C’est moi qui avais posé la question.

— L’un des bataillons avec lequel mon père combattait ont profité de son absence pour tendre un piège à ma mère, renifla Círdan avec dégoût. C’était de vils soudards obsédés par leur finitude prochaine, prêts à tout pour survivre encore un peu… Ils croyaient que s’accoupler avec une elleth et boire son sang les rendrait immortels. Elle leur faisait confiance, et s’est laissé capturer. Lorsque mon père est venu la chercher, ce n’était plus la même. Bien sûr, il a massacré les coupables, et Aden a destitué officiellement cette légion de la flotte : les survivants ont été bannis en pleine guerre, ce qui équivalait à les condamner à mort. Mais c’était trop tard. Le mal était fait. À cause de cela, mon père s’est mis à haïr les humains. Son cœur a changé, et il a perdu la capacité de nous guider. Nous n’avons jamais pu rejoindre la Terre Promise... Et maintenant, toute ma famille est damnée, et erre pour l’éternité dans les ténèbres, sans aucune chance de se réincarner ! Moi aussi, je crois que je ne pourrais jamais pardonner aux humains, et que mon cœur est irrémédiablement souillé par cette haine !

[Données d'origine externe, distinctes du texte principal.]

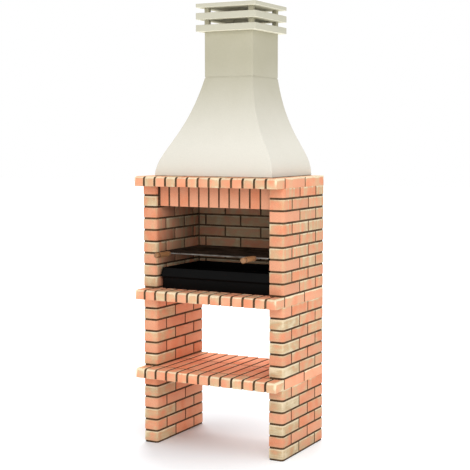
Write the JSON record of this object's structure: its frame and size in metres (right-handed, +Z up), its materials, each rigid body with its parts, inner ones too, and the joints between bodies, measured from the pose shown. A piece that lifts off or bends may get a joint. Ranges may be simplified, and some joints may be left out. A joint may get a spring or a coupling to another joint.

Le beau visage du jeune ældien était défiguré par la rage. Je restai pétrifiée, saisie d’horreur face au récit terrible qu’il venait de nous faire. Plus personne ne faisait de commentaires. Même Arda s’était arrêtée de mâcher le bout de viande qu’elle avait discrètement piqué tout à l’heure. Mais, sous la table, je sentis la grande main de Ren se refermer sur la mienne. Ce seul contact me rassura.

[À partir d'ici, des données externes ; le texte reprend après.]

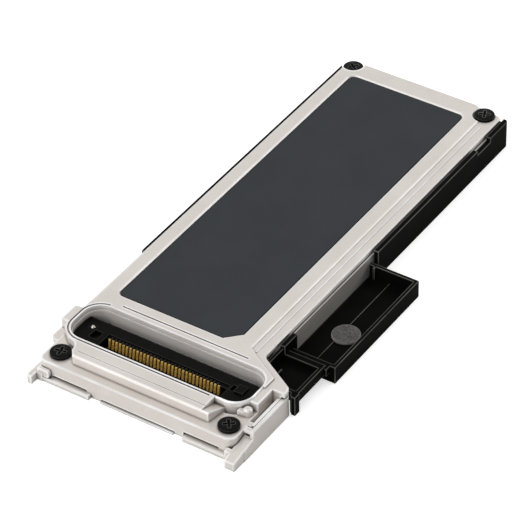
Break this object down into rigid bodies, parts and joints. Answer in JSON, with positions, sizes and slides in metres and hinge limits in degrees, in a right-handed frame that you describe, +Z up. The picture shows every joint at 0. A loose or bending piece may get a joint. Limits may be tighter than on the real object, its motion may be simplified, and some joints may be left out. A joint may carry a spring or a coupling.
{
  "type": "solid state drive canister",
  "caption": "Slim removable drive canister: cast silver cover with a dark heat panel, a long board connector in its head, black case with side tray, screwed together.",
  "frame": {"origin": "under the middle of the whole part, on its flat underside", "axes": "+X across the canister towards the side tray, +Y along it from the connector end to the plain end, +Z up out of the dark heat panel"},
  "size_m": [0.0504, 0.114, 0.0069],
  "materials": {
    "cast_cover": "die cast, fine blasted, plated silver grey",
    "panel_paint": "matt slate grey coating",
    "cast_base": "die cast, fine blasted, plated silver grey",
    "case_plastic": "moulded black, fine texture",
    "pan_steel": "plain rolled sheet",
    "film": "thin black film",
    "drive_circuit": "dark green solder mask",
    "thermal_pad": "soft silicone",
    "standoff_brass": "turned",
    "screw_steel": "plated",
    "adapter_circuit": "near black solder mask",
    "connector_plastic": "moulded black",
    "contact_gold": "gold flash over copper alloy",
    "pin_steel": "plain",
    "pad_felt": "grey felt",
    "capacitor": "ceramic",
    "chip": "moulded package",
    "screw_black": "black plated steel"
  },
  "bodies": {
    "root": {"top_cover": "cast_cover", "heat_panel": "panel_paint", "base_plate": "cast_base", "bottom_case": "case_plastic", "drive_pan": "pan_steel", "insulating_film": "film", "drive_board": "drive_circuit", "thermal_pad": "thermal_pad", "drive_standoff": "standoff_brass", "drive_screw": "screw_steel", "adapter_board": "adapter_circuit", "drive_socket": "connector_plastic", "connector_housing": "connector_plastic", "connector_contacts": "contact_gold", "guide_pin": "pin_steel", "tray_pad": "pad_felt", "drive_capacitors": "capacitor", "controller_chip": "chip", "cache_chip": "chip", "memory_chip_front": "chip", "memory_chip_back": "chip", "power_chip": "chip", "screw_front_left": "screw_black", "screw_front_right": "screw_black", "screw_back_left": "screw_black", "screw_back_right": "screw_black", "adapter_screw_left": "screw_steel", "adapter_screw_right": "screw_steel"}
  },
  "joints": []
}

Ce n’est pas de ta faute, semblait-il me dire silencieusement. Tu n’as pas à porter sur tes épaules tous les crimes des tiens. Et c’est pareil pour moi. Toi et moi, on a assez payé.

— N’aie crainte, dit enfin Ren d’une voix douce. J’ai récupéré tous les cristaux-cœurs des passagers du Mirhendelas. Ils sont sur mon arbre-lige : c’est pour cela qu’il porte vos couleurs.

Cirdan lui jeta un regard incisif.

— C’est bien généreux de votre part, mais il n’y a plus assez d’ædhil pour qu’ils puissent renaître un jour. Or, seul l’Aonaran a le pouvoir de leur apporter une paix éternelle… À moins que nous ne tombions sur Tyrn-ann-nagh, ceux de mon clan sont fichus.

— Ne sois pas si négatif, tenta Ren. Bien sûr, je comprends tes sentiments, mais tu dois t’efforcer de ne pas y céder. C’est en cédant aux passions que l’on devient la proie du muil. Tu l’as reconnu toi-même.

— C’est facile à dire pour vous, lâche Círdan, les yeux luisant d’une colère sauvage. Vous êtes un sidhe. Et ce n’est pas votre mère qui a été souillée par de la vermine, votre père trahi et toute votre famille, votre clan maudit pour l’éternité !

Un lourd silence tomba sur l’assemblée. Círdan baissa de nouveau la tête, semblant réaliser ce qu’il venait de dire.

— Je n’aurais pas dû dire cela. Je vous ai manqué de respect. Après tout, vous n’étiez pas obligé de me secourir… Si vous voulez me punir, vous seriez dans votre droit.

— N’y pensons plus, statua Ren en poussant le plat principal vers le prince. Mangez, et reposez-vous.